→ GIVEN TASK: Pull out the lines from the line containing "# both ends" through the line containing "meter: packed frame", both lines included, and copy them exactly.

→ PROVIDED DATA:
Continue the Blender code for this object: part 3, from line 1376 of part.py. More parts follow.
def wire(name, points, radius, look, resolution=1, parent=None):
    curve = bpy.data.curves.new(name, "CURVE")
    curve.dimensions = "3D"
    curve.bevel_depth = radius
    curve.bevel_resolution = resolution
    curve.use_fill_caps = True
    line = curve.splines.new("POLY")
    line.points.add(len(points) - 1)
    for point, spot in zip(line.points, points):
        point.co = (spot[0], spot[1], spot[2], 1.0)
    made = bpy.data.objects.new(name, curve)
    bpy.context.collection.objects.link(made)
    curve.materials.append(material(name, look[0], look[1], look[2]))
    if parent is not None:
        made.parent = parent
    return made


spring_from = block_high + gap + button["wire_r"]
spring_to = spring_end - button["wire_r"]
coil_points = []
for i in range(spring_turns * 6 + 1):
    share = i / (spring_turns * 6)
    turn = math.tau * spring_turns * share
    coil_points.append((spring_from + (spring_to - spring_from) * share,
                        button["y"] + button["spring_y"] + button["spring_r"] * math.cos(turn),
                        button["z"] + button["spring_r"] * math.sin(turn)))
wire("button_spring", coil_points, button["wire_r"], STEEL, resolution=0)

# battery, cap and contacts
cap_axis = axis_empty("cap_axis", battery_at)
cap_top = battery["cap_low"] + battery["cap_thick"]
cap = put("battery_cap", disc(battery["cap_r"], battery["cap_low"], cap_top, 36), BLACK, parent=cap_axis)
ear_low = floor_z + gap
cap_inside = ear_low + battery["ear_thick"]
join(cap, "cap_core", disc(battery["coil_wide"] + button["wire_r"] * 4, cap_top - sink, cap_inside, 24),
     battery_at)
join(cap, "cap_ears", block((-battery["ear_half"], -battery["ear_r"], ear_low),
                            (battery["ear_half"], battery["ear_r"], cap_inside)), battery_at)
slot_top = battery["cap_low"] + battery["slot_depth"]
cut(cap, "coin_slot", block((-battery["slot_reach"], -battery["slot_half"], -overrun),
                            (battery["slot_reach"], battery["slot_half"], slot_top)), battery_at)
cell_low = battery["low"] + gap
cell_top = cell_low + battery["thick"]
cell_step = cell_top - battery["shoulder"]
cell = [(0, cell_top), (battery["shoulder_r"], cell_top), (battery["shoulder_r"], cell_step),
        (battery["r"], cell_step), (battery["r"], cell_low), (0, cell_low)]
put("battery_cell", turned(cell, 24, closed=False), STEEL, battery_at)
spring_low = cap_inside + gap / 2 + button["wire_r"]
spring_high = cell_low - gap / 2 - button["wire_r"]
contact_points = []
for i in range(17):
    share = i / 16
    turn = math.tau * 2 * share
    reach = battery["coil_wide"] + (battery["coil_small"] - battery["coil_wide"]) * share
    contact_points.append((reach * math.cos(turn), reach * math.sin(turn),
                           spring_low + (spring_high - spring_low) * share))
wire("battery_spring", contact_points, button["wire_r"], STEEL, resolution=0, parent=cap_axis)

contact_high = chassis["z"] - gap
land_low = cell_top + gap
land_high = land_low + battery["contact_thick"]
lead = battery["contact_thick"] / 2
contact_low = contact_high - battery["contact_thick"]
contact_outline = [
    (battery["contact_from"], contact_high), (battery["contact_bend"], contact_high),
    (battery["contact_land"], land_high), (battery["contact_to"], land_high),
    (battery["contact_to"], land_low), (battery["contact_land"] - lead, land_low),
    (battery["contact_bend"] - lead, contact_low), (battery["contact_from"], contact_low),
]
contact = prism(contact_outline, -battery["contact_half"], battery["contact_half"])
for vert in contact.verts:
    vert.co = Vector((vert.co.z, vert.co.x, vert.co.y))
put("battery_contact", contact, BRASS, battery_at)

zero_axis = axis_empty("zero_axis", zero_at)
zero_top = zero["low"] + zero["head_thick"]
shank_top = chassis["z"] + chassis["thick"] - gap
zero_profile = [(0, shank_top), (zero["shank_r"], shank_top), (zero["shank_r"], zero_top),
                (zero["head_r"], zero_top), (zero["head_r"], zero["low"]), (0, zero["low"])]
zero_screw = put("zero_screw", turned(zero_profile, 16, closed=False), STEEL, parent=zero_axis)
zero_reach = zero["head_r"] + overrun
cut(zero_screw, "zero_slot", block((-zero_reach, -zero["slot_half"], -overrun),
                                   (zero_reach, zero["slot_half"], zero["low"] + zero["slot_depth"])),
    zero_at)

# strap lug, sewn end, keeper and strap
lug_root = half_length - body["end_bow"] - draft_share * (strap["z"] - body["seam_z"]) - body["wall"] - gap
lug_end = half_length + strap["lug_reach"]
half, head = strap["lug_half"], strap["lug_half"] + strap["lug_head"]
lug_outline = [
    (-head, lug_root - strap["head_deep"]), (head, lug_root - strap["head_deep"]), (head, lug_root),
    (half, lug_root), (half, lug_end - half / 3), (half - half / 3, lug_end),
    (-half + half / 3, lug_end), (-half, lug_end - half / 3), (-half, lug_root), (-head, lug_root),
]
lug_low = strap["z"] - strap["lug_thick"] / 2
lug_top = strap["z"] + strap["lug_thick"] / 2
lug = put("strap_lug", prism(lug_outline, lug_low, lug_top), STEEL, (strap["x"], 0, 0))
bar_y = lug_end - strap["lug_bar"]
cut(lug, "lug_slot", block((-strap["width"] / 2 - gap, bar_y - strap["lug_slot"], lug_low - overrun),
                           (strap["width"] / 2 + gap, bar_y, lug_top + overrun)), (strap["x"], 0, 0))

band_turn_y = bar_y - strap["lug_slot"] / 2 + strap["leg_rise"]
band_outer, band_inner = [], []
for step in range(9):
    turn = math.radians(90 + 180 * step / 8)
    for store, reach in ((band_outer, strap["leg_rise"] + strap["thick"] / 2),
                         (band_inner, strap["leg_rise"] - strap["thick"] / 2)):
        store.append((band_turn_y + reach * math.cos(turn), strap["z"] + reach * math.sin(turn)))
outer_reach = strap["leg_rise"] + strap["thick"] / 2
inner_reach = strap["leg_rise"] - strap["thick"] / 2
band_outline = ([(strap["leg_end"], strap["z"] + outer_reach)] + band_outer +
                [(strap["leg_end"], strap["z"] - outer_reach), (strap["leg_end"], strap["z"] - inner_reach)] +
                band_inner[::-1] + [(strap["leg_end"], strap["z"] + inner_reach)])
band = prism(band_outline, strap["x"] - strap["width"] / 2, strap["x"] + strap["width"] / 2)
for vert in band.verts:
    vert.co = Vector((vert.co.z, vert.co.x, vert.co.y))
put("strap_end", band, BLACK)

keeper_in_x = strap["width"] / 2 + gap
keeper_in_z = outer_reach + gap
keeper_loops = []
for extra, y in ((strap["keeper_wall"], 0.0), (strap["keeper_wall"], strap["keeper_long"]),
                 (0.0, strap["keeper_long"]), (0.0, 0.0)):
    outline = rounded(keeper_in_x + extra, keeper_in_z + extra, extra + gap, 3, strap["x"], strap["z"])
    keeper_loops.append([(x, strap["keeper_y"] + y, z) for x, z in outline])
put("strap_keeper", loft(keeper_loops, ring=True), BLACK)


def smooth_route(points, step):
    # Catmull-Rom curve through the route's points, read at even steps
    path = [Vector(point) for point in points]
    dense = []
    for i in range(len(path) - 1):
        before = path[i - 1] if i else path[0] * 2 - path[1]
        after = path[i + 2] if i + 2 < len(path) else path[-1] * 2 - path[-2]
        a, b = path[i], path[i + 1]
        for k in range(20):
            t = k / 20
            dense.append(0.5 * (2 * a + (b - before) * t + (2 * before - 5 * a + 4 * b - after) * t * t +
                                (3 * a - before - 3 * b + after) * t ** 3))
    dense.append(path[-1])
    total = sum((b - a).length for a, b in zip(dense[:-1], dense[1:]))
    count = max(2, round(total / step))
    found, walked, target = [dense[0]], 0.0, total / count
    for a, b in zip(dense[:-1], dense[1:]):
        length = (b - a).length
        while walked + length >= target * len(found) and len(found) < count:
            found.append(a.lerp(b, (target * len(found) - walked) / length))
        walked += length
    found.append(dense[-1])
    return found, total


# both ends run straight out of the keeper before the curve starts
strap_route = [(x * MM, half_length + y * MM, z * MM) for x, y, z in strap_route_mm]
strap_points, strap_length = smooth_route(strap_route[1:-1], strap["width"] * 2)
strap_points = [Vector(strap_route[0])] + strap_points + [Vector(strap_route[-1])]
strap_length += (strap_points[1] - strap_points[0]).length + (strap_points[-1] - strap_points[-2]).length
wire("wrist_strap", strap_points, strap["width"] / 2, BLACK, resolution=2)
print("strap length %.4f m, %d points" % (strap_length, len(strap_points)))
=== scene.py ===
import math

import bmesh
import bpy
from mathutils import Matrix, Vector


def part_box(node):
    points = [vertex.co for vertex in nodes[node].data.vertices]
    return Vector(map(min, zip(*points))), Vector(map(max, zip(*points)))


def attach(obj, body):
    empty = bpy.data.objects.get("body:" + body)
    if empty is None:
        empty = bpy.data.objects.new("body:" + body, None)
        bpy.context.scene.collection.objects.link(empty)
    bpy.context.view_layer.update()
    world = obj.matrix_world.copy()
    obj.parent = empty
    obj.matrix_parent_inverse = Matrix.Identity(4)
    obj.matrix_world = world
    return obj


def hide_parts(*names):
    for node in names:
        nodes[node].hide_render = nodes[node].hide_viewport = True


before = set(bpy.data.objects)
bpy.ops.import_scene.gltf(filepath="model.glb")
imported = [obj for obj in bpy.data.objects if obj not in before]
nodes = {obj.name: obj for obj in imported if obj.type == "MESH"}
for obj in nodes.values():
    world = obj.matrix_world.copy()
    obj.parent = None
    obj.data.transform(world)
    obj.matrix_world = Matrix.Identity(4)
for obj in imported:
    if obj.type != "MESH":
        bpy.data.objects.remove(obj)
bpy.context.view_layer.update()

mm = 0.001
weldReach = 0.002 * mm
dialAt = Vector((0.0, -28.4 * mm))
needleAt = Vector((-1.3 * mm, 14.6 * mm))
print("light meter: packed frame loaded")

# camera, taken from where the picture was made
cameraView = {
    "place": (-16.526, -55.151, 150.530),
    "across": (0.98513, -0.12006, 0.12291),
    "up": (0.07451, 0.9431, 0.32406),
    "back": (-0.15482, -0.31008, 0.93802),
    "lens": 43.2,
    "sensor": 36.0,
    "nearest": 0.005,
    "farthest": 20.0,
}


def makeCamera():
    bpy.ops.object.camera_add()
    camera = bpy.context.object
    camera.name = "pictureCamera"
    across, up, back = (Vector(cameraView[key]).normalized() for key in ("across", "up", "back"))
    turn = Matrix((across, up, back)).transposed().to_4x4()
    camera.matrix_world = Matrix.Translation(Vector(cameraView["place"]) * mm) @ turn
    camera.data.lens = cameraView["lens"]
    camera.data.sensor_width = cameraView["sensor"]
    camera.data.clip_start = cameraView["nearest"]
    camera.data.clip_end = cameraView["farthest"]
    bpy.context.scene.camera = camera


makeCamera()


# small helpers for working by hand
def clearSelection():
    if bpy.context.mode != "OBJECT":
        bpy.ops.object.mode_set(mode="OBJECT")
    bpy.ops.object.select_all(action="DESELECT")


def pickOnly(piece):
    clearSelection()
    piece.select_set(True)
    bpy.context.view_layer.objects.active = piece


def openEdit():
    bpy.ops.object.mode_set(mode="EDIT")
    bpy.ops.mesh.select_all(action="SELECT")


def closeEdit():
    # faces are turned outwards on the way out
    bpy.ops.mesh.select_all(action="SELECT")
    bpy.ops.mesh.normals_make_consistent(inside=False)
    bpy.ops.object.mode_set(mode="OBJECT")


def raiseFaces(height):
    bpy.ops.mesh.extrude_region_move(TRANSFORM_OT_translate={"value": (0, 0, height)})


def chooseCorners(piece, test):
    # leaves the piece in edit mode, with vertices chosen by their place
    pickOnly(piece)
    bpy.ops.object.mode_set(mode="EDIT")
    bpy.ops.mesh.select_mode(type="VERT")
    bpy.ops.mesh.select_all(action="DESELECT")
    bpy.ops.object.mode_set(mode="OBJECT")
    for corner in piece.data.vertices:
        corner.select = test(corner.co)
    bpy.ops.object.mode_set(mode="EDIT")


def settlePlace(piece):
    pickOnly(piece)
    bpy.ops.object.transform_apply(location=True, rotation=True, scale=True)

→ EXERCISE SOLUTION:
# both ends run straight out of the keeper before the curve starts
strap_route = [(x * MM, half_length + y * MM, z * MM) for x, y, z in strap_route_mm]
strap_points, strap_length = smooth_route(strap_route[1:-1], strap["width"] * 2)
strap_points = [Vector(strap_route[0])] + strap_points + [Vector(strap_route[-1])]
strap_length += (strap_points[1] - strap_points[0]).length + (strap_points[-1] - strap_points[-2]).length
wire("wrist_strap", strap_points, strap["width"] / 2, BLACK, resolution=2)
print("strap length %.4f m, %d points" % (strap_length, len(strap_points)))
=== scene.py ===
import math

import bmesh
import bpy
from mathutils import Matrix, Vector


def part_box(node):
    points = [vertex.co for vertex in nodes[node].data.vertices]
    return Vector(map(min, zip(*points))), Vector(map(max, zip(*points)))


def attach(obj, body):
    empty = bpy.data.objects.get("body:" + body)
    if empty is None:
        empty = bpy.data.objects.new("body:" + body, None)
        bpy.context.scene.collection.objects.link(empty)
    bpy.context.view_layer.update()
    world = obj.matrix_world.copy()
    obj.parent = empty
    obj.matrix_parent_inverse = Matrix.Identity(4)
    obj.matrix_world = world
    return obj


def hide_parts(*names):
    for node in names:
        nodes[node].hide_render = nodes[node].hide_viewport = True


before = set(bpy.data.objects)
bpy.ops.import_scene.gltf(filepath="model.glb")
imported = [obj for obj in bpy.data.objects if obj not in before]
nodes = {obj.name: obj for obj in imported if obj.type == "MESH"}
for obj in nodes.values():
    world = obj.matrix_world.copy()
    obj.parent = None
    obj.data.transform(world)
    obj.matrix_world = Matrix.Identity(4)
for obj in imported:
    if obj.type != "MESH":
        bpy.data.objects.remove(obj)
bpy.context.view_layer.update()

mm = 0.001
weldReach = 0.002 * mm
dialAt = Vector((0.0, -28.4 * mm))
needleAt = Vector((-1.3 * mm, 14.6 * mm))
print("light meter: packed frame loaded")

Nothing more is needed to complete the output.